- From: HTML Weekly Issue Tracker <sysbot+tracker@w3.org>
- Date: Fri, 8 Jan 2010 17:06:09 +0000 (GMT)
- To: public-html-wg-issue-tracking@w3.org
ISSUE-90 (figure): Tighten the focus and allowable content in the figure element [HTML 5 spec] http://www.w3.org/html/wg/tracker/issues/90 Raised by: Shelley Powers On product: HTML 5 spec Currently the HTML5 specification has an overly broad definition about what can be allowed in a figure element: "The element can thus be used to annotate illustrations, diagrams, photos, code listings, etc, that are referred to from the main content of the document, but that could, without affecting the flow of the document, be moved away from that primary content, e.g. to the side of the page, to dedicated pages, or to an appendix." This is counter to understandings about figure in other businesses and environments, where figures are a graphic of some form.
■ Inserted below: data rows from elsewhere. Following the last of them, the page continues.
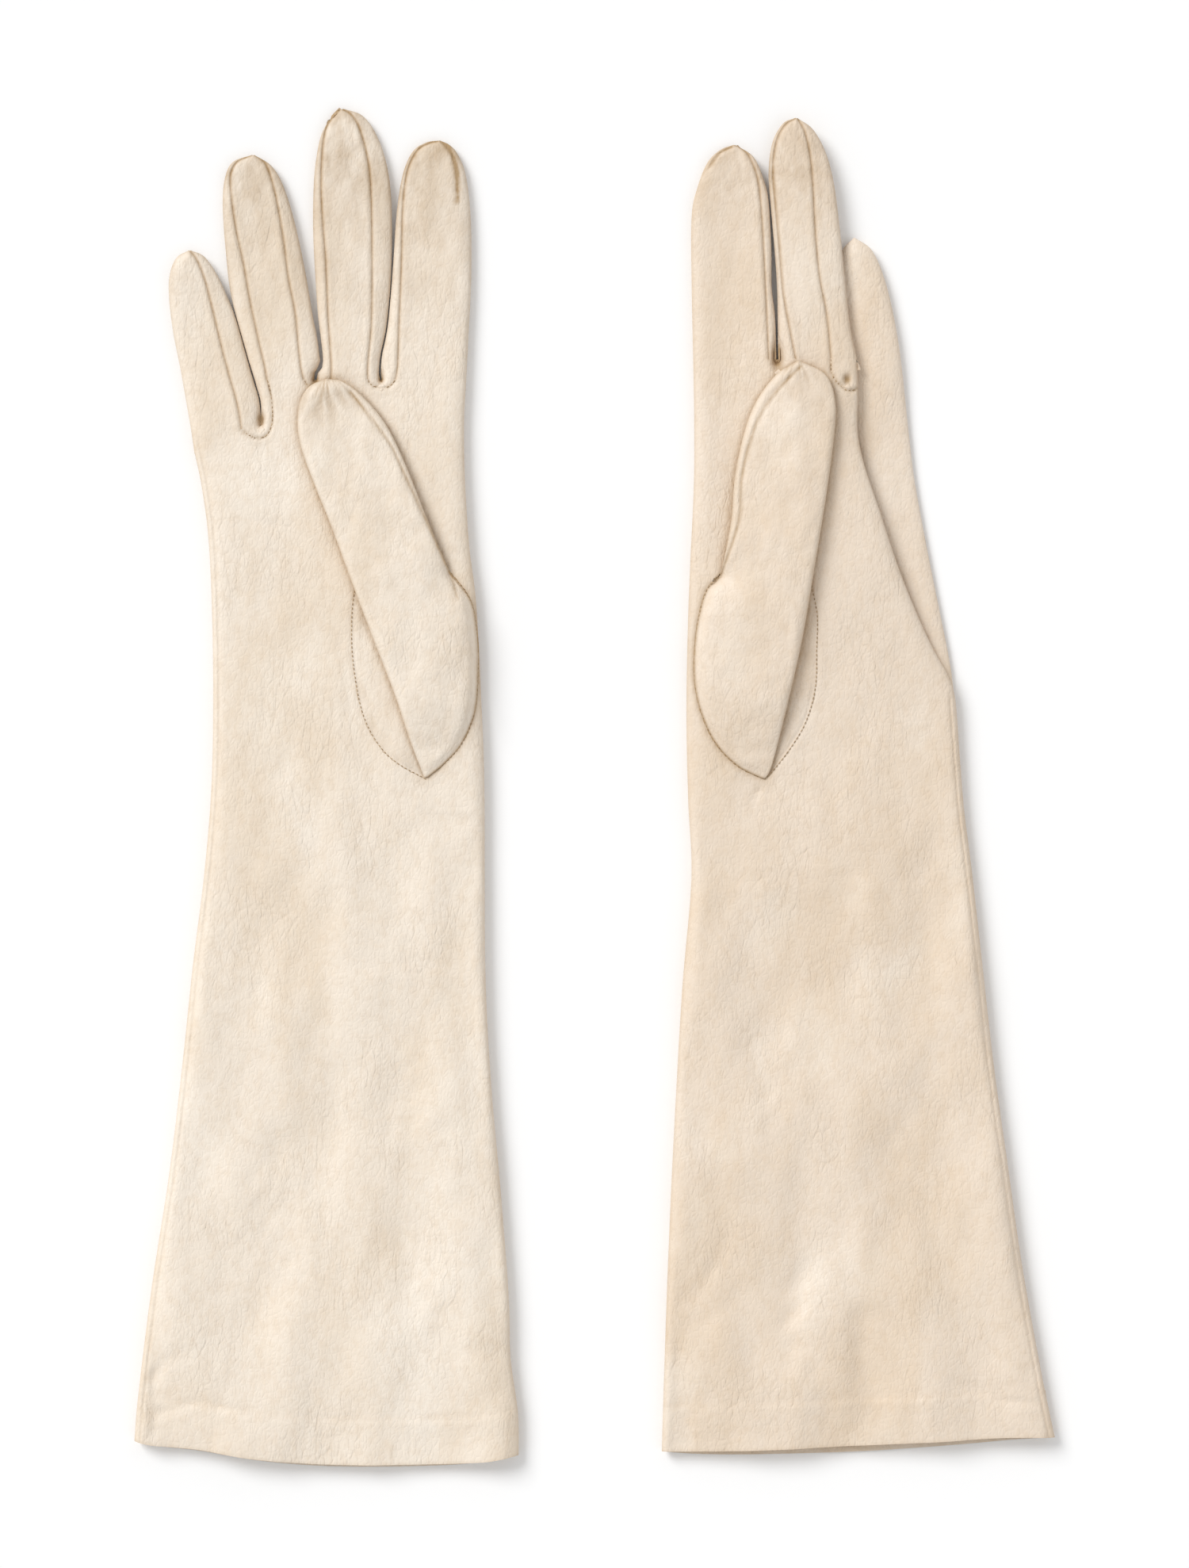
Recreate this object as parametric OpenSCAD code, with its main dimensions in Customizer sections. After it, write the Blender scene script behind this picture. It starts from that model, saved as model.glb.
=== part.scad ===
// Pair of long kid-leather gloves, laid flat with the palms up and the fingertips towards +Y.
// The origin is the middle of the pair, on the surface that it lies on.

/* [Leather] */
// Thickness of the walls, leather and seam allowance together
wall = 0.8; // [0.6:0.1:1]
// Depth of the turned hem at the cuff
hem_depth = 15; // [10:1:20]
// Width of the fourchette strips along the fingers
strip_w = 1.2; // [1:0.1:1.6]

/* [Heights when laid flat] */
// Height of the sleeve and the hand
body_h = 7; // [6.8:0.1:8]
// Height of each finger and of the thumb
finger_h = 4.6; // [4.4:0.1:4.7]
// Height of the strip that is folded under the left hand, and of the ring finger in it
under_h = 2.6; // [2.2:0.1:2.6]
// Slope of the left hand, which lies on that folded strip, in degrees
lean_angle = 3.2; // [3.2:0.1:3.6]

/* [Folds] */
// Place of the right wrist crease along the glove
wrist_r = -57.5; // [-60:0.5:-50]
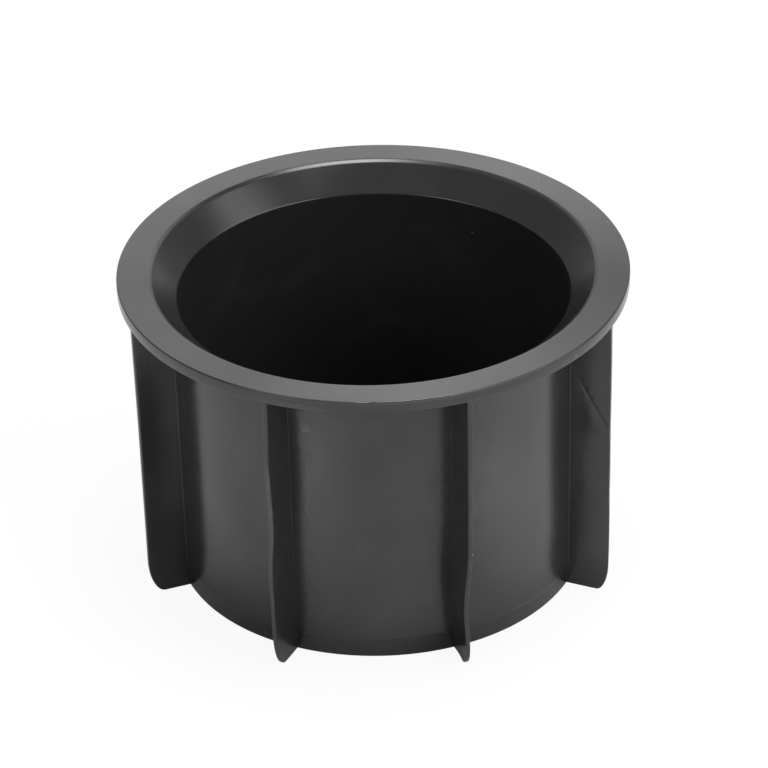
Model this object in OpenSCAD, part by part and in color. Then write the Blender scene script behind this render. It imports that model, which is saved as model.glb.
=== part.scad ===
// Drop-in cup holder insert: one soft plastic moulding with a flat rim, a
// funnel mouth, a straight-sided cup and thin fins that flex to grip a well.
// Millimetres, +Z up, the foot stands on Z = 0 and the cup's axis is the Z axis.

/* [Cup] */
// Inside diameter of the cup, where a drink stands
bore_d = 78; // [60:1:100]
// Overall height, from the foot to the top of the rim
cup_h = 65; // [45:1:90]
// Thickness of the wall
wall_t = 3.1; // [1.6:0.1:4]
// Thickness of the floor
floor_t = 2; // [1.6:0.1:4]
// Radius inside the cup where the wall meets the floor
floor_round = 3; // [1:0.5:6]

/* [Rim] */
// Width of the flat ring, from the funnel's edge to the outside
rim_w = 7; // [5:0.5:12]
// Thickness of the rim
rim_t = 2.5; // [1.8:0.1:4]
// Radius on the rim's outer edges
rim_round = 0.3; // [0.2:0.1:0.8]
// Width of the funnel, from its edge on the rim to the cup's wall
funnel_w = 4.75; // [3.5:0.25:7]
// Depth of the funnel, from the top of the rim
funnel_h = 5.2; // [4.4:0.1:8]
// Radius where the rim turns down into the funnel
lip_round = 1.5; // [0.5:0.1:2]
// Radius where the funnel turns down into the cup
throat_round = 0.4; // [0.2:0.1:1]

/* [Foot] */
// Height of the foot band round the bottom of the wall
foot_h = 4.2; // [2:0.1:6]
// Depth by which the foot band is set in from the wall
foot_inset = 0.8; // [0.2:0.1:1.2]
// Radius on the foot's lower edge
foot_round = 0.4; // [0.2:0.1:0.8]
// Width of the ring that the cup stands on
stand_w = 4; // [2.5:0.5:8]
// Depth of the hollow inside that ring
hollow_h = 0.6; // [0.3:0.1:1]

/* [Fins] */
// Number of fins round the cup
fin_count = 8; // [4:1:12]
// Thickness of a fin's free edge at the rim
fin_top_t = 1; // [0.8:0.1:1.6]
// Thickness of a fin's free edge at the foot; the difference is the moulding draft
fin_foot_t = 0.75; // [0.6:0.05:1.6]
// How much thicker a fin is where it grows out of the wall
fin_root_add = 0.3; // [0:0.1:1]
// Distance of a fin's free edge inside the rim's edge, at the rim
fin_top_inset = 0.25; // [0.1:0.05:1]
// Distance of a fin's free edge inside the rim's edge, at the foot
fin_foot_inset = 0.75; // [0.5:0.05:1.5]
// Height of the fins' lower ends above the ground
fin_lift = 0.3; // [0.2:0.1:2]
// Width of the rounded lower corner of a fin
corner_w = 3.2; // [1.5:0.1:4]
// Height of the rounded lower corner of a fin
corner_h = 8; // [3:0.5:12]
// How much of their real sideways set the bent fins show, 0 for straight ones
bend_share = 1; // [0:0.1:1.5]

/* [Hidden] */

bore_r = bore_d / 2;
mouth_r = bore_r + funnel_w;
rim_r = mouth_r + rim_w;
rim_under_z = cup_h - rim_t;
throat_z = cup_h - funnel_h;
wall_r = bore_r + wall_t;

// The funnel's outside runs parallel to its inside, a wall's thickness away
funnel_slope = funnel_h / funnel_w;
funnel_angle = atan(funnel_slope);
cone_shift = wall_t / sin(funnel_angle);
neck_z = throat_z - (cone_shift - wall_t) * funnel_slope;

// Segments in a profile's small arcs, and rows and columns in a fin's face
arc_steps = 6;
fin_rows = 26;
corner_rows = 6;
fin_cols = 5;

// How far a fin reaches into the rim above it
fin_bury = 0.6;
// Height below the rim over which a fin is held too stiffly to bend
stiff_h = 12;

// The set that each fin has taken, counted from the front right one: up to
// three bends, each [share of the fin's height, sideways mm, spread as a share]
fin_bends = [
    [[0.50, -0.06, 0.30], [0.22, -1.12, 0.16]],
    [[0.70, 0.30, 0.10], [0.22, 1.15, 0.18]],
    [[0.55, 0.35, 0.14], [0.18, -0.60, 0.14]],
    [[0.66, -0.30, 0.12], [0.30, 0.45, 0.15]],
    [[0.58, 0.25, 0.15], [0.24, -0.50, 0.12]],
    [[0.70, -0.25, 0.11], [0.40, 0.40, 0.12], [0.12, -0.45, 0.12]],
    [[0.62, 0.45, 0.18], [0.20, 0.40, 0.16]],
    [[0.80, -0.33, 0.12], [0.55, 0.22, 0.10], [0.31, -0.62, 0.18]]
];
// How large each fin's lower corner is, as a share of the size above
fin_corners = [1, 0.65, 1, 1, 1, 1, 1, 1];

// Points along an arc, from one angle to another
function arc(centre, radius, from, to) = [
    for (k = [0 : arc_steps])
        let (a = from + (to - from) * k / arc_steps)
        centre + radius * [cos(a), sin(a)]
];

// Inside and outside radius of the cup at a height
function inside_r(z) = bore_r + max(0, z - throat_z) / funnel_slope;
function outside_r(z) = z < neck_z ? wall_r : bore_r + cone_shift + (z - throat_z) / funnel_slope;

// Half section of the cup, anticlockwise from the middle of its underside
function cup_section() = let (
        stand_r = wall_r - foot_inset,
        lip_run = lip_round * tan(funnel_angle / 2),
        throat_run = throat_round * tan((90 - funnel_angle) / 2)
    ) concat(
        [[0, hollow_h], [stand_r - stand_w, hollow_h], [stand_r - stand_w, 0]],
        arc([stand_r - foot_round, foot_round], foot_round, -90, 0),
        [[stand_r, foot_h - foot_inset], [wall_r, foot_h]],
        [[wall_r, neck_z], [outside_r(rim_under_z), rim_under_z]],
        arc([rim_r - rim_round, rim_under_z + rim_round], rim_round, -90, 0),
        arc([rim_r - rim_round, cup_h - rim_round], rim_round, 0, 90),
        arc([mouth_r + lip_run, cup_h - lip_round], lip_round, 90, 90 + funnel_angle),
        arc([bore_r + throat_round, throat_z - throat_run], throat_round, 90 + funnel_angle, 180),
        arc([bore_r - floor_round, hollow_h + floor_t + floor_round], floor_round, 0, -90),
        [[0, hollow_h + floor_t]]
    );

module cup_shell() {
    rotate_extrude($fn = 180) polygon(cup_section());
}

// Ease from 0 to 1
function ease(u) = let (v = min(1, max(0, u))) v * v * (3 - 2 * v);

// Sideways set of a fin's free edge at a height
function sway(bends, z) = bend_share * ease((rim_under_z - z) / stiff_h) * add([
    for (b = bends) b[1] * exp(-pow((z / rim_under_z - b[0]) / b[2], 2))
]);

function add(values) = values * [for (v = values) 1];

// Radius of a fin's free edge at a height, drawn in round its lower corner
function edge_r(z, corner) =
    let (straight = rim_r - fin_foot_inset + (fin_foot_inset - fin_top_inset) * z / rim_under_z)
    let (drop = max(0, 1 - (z - fin_lift) / (corner * corner_h)))
    straight - corner * corner_w * (1 - sqrt(1 - drop * drop));

// Heights of a fin's rows: close together round the corner, then even
function fin_heights(corner) = concat(
    [for (k = [0 : corner_rows - 1])
        fin_lift + corner * corner_h * (1 - cos(90 * k / corner_rows))],
    [for (k = [0 : fin_rows])
        let (low = fin_lift + corner * corner_h)
        low + (rim_under_z + fin_bury - low) * k / fin_rows]
);

// One fin, radial along X, with its root buried in the middle of the wall
module fin(bends, corner) {
    heights = fin_heights(corner);
    rows = len(heights);
    cols = fin_cols + 1;
    side = rows * cols;
    points = [
        for (face = [-1, 1], z = heights, k = [0 : fin_cols])
            let (
                share = k / fin_cols,
                root_r = (inside_r(z) + outside_r(z)) / 2,
                r = root_r + (edge_r(z, corner) - root_r) * share,
                free_t = fin_foot_t + (fin_top_t - fin_foot_t) * z / rim_under_z,
                thick = free_t + fin_root_add * (1 - share)
            )
            [r, face * thick / 2 + sway(bends, z) * pow(share, 1.6), z]
    ];
    near = [for (j = [0 : rows - 2], k = [0 : fin_cols - 1]) let (a = j * cols + k)
        each [[a, a + cols + 1, a + 1], [a, a + cols, a + cols + 1]]];
    far = [for (t = near) [t[0] + side, t[2] + side, t[1] + side]];
    ends = [for (j = [0 : rows - 2], k = [0, fin_cols]) let (
            a = j * cols + k,
            b = a + cols
        )
        each k == 0 ? [[a, b + side, b], [a, a + side, b + side]]
                    : [[a, b, b + side], [a, b + side, a + side]]];
    caps = [for (j = [0, rows - 1], k = [0 : fin_cols - 1]) let (
            a = j * cols + k,
            b = a + 1
        )
        each j == 0 ? [[a, b, b + side], [a, b + side, a + side]]
                    : [[a, b + side, b], [a, a + side, b + side]]];
    polyhedron(points, concat(near, far, ends, caps), convexity = 4);
}

module cup_holder() {
    color("#2c2c2e") {
        cup_shell();
        for (i = [0 : fin_count - 1])
            rotate([0, 0, (i + 0.5) * 360 / fin_count - 90])
                fin(fin_bends[i % len(fin_bends)], fin_corners[i % len(fin_corners)]);
    }
}

cup_holder();
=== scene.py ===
"""The looks of a drop-in car cup holder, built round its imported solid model."""

import math

import bmesh
import bpy
from mathutils import Matrix, Vector


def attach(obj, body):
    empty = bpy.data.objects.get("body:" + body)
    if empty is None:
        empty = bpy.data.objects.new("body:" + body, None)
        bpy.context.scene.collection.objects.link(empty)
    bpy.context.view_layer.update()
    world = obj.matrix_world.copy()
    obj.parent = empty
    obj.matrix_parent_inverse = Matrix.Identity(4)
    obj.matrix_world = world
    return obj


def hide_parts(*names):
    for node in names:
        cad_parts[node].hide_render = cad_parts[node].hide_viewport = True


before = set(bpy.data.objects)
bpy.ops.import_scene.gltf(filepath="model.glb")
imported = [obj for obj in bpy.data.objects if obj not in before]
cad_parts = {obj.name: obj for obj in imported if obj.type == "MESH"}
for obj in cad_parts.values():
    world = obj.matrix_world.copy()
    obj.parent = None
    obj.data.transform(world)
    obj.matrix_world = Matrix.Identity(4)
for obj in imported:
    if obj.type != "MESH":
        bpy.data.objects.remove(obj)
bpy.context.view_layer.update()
MM = 0.001


# The photograph's camera: a long lens a little above the cup holder, which
# looks down at its front and into its mouth.
AXIS_POINT = Vector((0, 0, 35 * MM))
CAMERA_DISTANCE = 800 * MM
CAMERA_AZIMUTH = math.radians(2.1)
CAMERA_ELEVATION = math.radians(31.9)
CAMERA_ROLL = math.radians(-1.49)
SENSOR_WIDTH = 36
FOCAL_LENGTH = 185.99
LENS_SHIFT = (0.00997, 0.01467)

camera_right = Vector((math.cos(CAMERA_AZIMUTH), math.sin(CAMERA_AZIMUTH), 0))
camera_back = Vector((
    math.sin(CAMERA_AZIMUTH) * math.cos(CAMERA_ELEVATION),
    -math.cos(CAMERA_AZIMUTH) * math.cos(CAMERA_ELEVATION),
    math.sin(CAMERA_ELEVATION),
))
camera_up = camera_back.cross(camera_right)
level_right = camera_right.copy()
camera_right = level_right * math.cos(CAMERA_ROLL) + camera_up * math.sin(CAMERA_ROLL)
camera_up = camera_up * math.cos(CAMERA_ROLL) - level_right * math.sin(CAMERA_ROLL)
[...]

In addition, this provides a confusing parallel in functionality between figure and aside, enough so that people are going to have a difficult time knowing which is which, and when to use one over the other. In fact, with this parallelism, we don't need both. All assumptions I have read on figure is people assume the element will contain a reference to an image of some form and a caption. Yet caption is optional, and it sounds like anything can be included in figure. Your examples show a poem, a code block, in addition to an image. The figure element either should be pulled completely, in favor of the aside element, or it needs to have a tighter focus in its definition. It should consist of a graphic element, which could be an svg element, a mathml element, an img, an object, or, possibly, a video. It should then have one other element, which will be the caption. Since this element won't be a svg, mathml, img, object, or video element, it could be anything, including just a regular paragraph. In fact, a regular element styled using CSS would be the best option. This change would remove any confusion about this element, and there will be confusion. It would also eliminate the problem with having to create a special caption element, just for figure, as discussed in Issue 83. We would be better off without the element at all, and continuing to use the elements we have, then to use an element that has a definition that contradicts assumptions, given its name. And removal of the element entirely could be one of the change proposals attached to this as an issue.